DATASET SECTION:
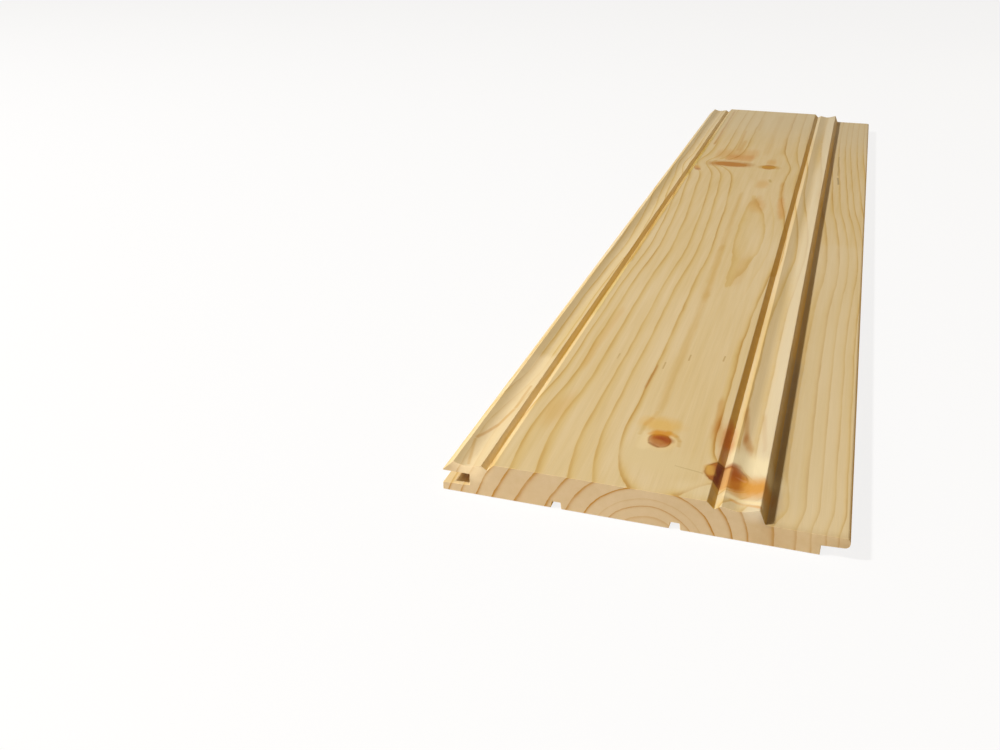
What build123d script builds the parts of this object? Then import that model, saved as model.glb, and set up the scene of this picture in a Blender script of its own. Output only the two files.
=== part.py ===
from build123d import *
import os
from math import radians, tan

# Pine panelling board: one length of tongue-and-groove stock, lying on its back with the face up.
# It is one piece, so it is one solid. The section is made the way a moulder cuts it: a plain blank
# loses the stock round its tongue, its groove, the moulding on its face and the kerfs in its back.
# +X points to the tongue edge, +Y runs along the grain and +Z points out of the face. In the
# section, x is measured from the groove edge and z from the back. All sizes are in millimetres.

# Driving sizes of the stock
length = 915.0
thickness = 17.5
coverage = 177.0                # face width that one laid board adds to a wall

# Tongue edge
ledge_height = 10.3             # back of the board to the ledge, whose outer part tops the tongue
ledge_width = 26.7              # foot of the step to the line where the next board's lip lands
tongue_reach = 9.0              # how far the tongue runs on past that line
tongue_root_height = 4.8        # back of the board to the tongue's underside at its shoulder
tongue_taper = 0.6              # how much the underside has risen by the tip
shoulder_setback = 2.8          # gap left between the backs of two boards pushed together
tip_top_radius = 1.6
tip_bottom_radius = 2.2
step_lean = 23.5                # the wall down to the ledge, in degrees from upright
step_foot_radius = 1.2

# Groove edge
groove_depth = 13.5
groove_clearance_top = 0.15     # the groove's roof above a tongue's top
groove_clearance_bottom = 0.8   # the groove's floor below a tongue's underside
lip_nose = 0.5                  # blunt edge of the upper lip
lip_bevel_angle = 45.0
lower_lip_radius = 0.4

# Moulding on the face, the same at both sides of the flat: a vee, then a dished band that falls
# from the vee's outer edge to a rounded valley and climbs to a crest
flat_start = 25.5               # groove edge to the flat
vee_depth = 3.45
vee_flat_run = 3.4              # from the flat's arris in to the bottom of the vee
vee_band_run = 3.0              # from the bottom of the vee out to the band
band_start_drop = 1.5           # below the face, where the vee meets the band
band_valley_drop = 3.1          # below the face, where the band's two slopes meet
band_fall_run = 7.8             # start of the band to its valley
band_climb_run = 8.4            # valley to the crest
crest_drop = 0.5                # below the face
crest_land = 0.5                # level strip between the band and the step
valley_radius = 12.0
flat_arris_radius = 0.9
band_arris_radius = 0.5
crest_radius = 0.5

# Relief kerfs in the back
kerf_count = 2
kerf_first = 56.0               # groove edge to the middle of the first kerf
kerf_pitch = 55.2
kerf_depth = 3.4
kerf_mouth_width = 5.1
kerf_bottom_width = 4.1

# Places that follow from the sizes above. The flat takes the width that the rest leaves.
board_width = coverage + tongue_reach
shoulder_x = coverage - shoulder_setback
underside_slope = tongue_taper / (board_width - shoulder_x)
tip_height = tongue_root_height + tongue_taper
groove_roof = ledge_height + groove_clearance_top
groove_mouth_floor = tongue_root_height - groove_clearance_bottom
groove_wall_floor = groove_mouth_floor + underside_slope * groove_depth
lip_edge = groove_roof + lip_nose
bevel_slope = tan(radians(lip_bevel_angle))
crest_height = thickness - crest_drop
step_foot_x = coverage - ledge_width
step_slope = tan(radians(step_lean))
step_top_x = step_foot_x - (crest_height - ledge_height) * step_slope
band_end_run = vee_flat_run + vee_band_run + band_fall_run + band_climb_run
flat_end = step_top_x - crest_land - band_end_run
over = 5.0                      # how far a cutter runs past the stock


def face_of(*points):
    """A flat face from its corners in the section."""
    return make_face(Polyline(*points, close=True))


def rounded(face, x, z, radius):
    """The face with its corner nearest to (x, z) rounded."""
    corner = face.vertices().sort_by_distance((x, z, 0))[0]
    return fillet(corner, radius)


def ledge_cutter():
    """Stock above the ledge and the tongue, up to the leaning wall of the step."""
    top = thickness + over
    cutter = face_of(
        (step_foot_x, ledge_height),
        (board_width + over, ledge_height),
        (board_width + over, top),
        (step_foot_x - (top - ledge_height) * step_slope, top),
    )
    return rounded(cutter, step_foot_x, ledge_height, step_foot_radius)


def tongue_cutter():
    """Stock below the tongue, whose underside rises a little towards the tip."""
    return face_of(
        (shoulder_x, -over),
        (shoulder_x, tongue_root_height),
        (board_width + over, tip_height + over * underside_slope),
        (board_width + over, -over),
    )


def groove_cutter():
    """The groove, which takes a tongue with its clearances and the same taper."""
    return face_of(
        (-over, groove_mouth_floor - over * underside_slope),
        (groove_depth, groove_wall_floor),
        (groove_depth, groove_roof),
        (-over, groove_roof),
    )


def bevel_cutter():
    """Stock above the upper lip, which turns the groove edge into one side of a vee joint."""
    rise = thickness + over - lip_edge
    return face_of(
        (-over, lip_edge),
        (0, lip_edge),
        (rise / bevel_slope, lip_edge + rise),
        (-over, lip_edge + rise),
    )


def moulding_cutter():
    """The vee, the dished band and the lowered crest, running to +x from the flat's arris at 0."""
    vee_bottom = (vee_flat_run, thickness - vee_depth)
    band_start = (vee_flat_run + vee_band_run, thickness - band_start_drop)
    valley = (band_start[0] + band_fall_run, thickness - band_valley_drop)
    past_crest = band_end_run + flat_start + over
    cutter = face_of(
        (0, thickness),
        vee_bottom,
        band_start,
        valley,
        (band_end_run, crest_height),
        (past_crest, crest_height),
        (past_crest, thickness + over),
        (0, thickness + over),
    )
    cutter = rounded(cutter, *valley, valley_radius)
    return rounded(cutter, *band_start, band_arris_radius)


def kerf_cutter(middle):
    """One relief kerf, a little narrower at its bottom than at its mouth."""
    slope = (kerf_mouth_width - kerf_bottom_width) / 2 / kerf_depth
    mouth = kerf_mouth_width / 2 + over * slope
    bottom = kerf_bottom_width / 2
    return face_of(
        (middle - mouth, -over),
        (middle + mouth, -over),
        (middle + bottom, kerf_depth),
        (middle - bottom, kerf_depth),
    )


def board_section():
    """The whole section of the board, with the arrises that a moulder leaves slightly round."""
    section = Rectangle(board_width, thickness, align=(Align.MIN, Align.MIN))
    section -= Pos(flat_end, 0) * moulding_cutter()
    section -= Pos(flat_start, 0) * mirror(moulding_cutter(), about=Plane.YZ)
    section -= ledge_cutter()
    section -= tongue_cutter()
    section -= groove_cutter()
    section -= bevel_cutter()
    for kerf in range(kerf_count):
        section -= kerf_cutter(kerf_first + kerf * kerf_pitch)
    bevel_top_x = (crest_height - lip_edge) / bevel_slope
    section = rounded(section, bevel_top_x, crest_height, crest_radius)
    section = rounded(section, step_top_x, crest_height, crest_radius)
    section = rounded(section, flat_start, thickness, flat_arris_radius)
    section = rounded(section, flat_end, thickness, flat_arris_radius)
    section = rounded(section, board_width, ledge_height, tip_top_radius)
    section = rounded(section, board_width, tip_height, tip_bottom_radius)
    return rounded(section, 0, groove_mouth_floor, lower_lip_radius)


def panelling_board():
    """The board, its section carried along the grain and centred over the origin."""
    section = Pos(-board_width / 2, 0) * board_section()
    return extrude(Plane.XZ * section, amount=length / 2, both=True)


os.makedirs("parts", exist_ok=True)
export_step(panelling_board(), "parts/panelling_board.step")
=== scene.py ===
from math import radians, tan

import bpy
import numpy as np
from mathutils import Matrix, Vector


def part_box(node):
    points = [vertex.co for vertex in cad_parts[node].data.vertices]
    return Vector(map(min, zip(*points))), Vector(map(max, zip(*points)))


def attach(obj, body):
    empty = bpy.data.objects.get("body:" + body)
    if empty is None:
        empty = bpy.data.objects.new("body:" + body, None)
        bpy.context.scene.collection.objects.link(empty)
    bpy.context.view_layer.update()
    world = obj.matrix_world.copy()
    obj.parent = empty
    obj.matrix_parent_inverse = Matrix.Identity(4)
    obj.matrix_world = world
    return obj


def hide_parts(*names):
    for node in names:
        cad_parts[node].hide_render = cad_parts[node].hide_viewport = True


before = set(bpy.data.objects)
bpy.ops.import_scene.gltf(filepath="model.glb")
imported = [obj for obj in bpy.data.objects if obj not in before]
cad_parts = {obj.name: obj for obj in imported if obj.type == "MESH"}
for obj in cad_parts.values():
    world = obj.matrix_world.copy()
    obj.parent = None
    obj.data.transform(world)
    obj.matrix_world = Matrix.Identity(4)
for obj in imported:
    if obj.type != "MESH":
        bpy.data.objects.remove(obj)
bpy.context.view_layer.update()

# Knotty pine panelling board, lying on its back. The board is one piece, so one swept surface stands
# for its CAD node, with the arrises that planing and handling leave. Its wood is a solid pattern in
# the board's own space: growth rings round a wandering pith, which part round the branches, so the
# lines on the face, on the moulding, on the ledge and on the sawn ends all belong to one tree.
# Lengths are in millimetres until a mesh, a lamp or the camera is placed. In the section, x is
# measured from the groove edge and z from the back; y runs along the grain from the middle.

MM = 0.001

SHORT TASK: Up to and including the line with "coverage = 177.0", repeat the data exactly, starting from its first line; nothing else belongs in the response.

RESPONSE:
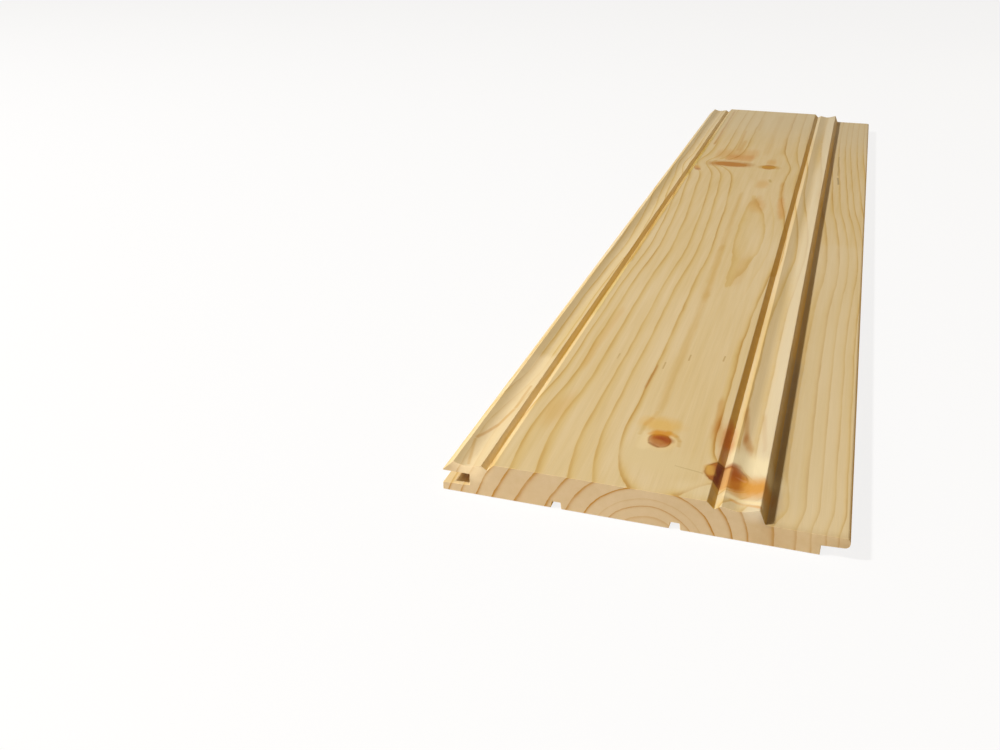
What build123d script builds the parts of this object? Then import that model, saved as model.glb, and set up the scene of this picture in a Blender script of its own. Output only the two files.
=== part.py ===
from build123d import *
import os
from math import radians, tan

# Pine panelling board: one length of tongue-and-groove stock, lying on its back with the face up.
# It is one piece, so it is one solid. The section is made the way a moulder cuts it: a plain blank
# loses the stock round its tongue, its groove, the moulding on its face and the kerfs in its back.
# +X points to the tongue edge, +Y runs along the grain and +Z points out of the face. In the
# section, x is measured from the groove edge and z from the back. All sizes are in millimetres.

# Driving sizes of the stock
length = 915.0
thickness = 17.5
coverage = 177.0                # face width that one laid board adds to a wall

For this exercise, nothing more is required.